The most obvious approach in searching for the formation of nanostructures on metals, is the linear polarization of the metal in electrolyte that provides passivity at certain potential ranges. In the first attempts in the formation of copper oxides nanostructures, voltammetric scans in such solutions as KOH was done, resulting in the formation of the nanostructures (Fig. 2a). Majority of the researchers in this field also apply hydroxide solutions as the electrolytes [3]. Although, Pourbaix diagram shows passivity even at more neutral values of pH [3]. Our recent approaches utilize sodium and potassium carbonates and bicarbonates as electrolytes. Research conducted in K₂CO₃ shed some light on the phenomena occurring when copper is anodized. It was found that the diameter of the obtained nanowires increases linearly with the applied voltage [4]. Furthermore, among expected products of copper anodizing: CuO, Cu₂O and Cu(OH)₂, chemical compounds like Cu₄O₃ and Cu₂CO₃(OH)₂ were detected using X-ray diffraction (XRD).
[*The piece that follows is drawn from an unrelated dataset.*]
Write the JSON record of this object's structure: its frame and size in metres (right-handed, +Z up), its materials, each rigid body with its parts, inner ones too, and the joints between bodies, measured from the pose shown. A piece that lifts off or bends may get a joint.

Thus, identification of malachite shows incorporation of carbonate anions into the growing oxide, what is analogous phenomenon to the incorporation of acidic anions into AAO.

Further anodization research, conducted in NaHCO₃ showed, for the optimized conditions, formation of close-packed nanowires with diameter down to 20 nm (Fig. 2 b-c). Also, in this, unpublished research, the nanowires are crystalline and their diameter increase linearly with the voltage.

In current research, the influence of various additives into electrolyte has been studied. After anodization in 0.01 M KHCO₃ at voltages ranging from 10 to 60 V as the reference, the influence of NaCl as additive was investigated. On one hand, anodizing in KHCO₃ without additives allowed to form nanowires. On another hand, there are reports showing that anodic polarization of copper, in NaCl-rich electrolytes, results in the formation of Cu₂O and CuO powders, depending on the operating conditions. In our research, we have studied the gap between these two opposite situations: the anodization of copper in KHCO₃ with various amounts of NaCl. Registered current curves showed the expected impact on the process: the greater the NaCl concentration, the greater the conductivity of the electrolyte and consequently, the greater the registered current densities. Of course, this had a significant impact on the formed nanostructures. For optimized conditions, hemi-spheres made of nanowires thicker than ones formed in KHCO₃ without additives were formed. Another studied additive was ethylenediaminetetraacetic acid (EDTA). The following assumption was made: water-soluble Cu²⁺ species, like Cu(OH)₄^2- are formed during copper anodizing and contribute by re-deposition process in the formation of the nanostructures. Thus, chelating them with EDTA would prevent the re-deposition and influence the phase composition and morphology of the grown nanowires. Currently, the in-depth characterization, including optical properties of the grown nanostructures and spectra of the electrolytes after anodizing is being performed.

Figure 2. Copper oxides formed by passivation in three-electrode system in KOH (a) and two-electrode system in NaHCO₃ (b-c).

To sum up, anodization of metals allows to form various nanostructural oxides. Anodic aluminum oxide, consisting of hexagonally arranged nanopores, serves often as a template for further nanofabrication. In that way, for example, nanowires made from metals can be formed by electrodeposition. Another example of the nanostructures formation by anodizing are nanowires grown by copper electrochemical oxidation. Still much of the fundamental work has to be performed to reveal new anodizing regimes, improving control of the morphology and composition, such nanostructures can successfully serve as catalysts for electrochemical CO₂ reduction.

References

[1] H. Masuda, K. Fukuda, Science 268 (1995) 1466-1468.

[2] W.J. Stępniowski, M. Moneta, K. Karczewski, M. Michalska-Domańska, T. Czujko, J.M.C. Mol, J.G. Buijnsters, J. Electroanal. Chem. 809 (2018) 59-66.

[3] W.J. Stępniowski, W.Z. Misiołek, Nanomaterials 8 (2018) 379.

[4] W.J. Stępniowski, D. Paliwoda, Z. Chen, K. Landskron, W.Z. Misiolek, Mater. Lett. 252 (2019) 182-185.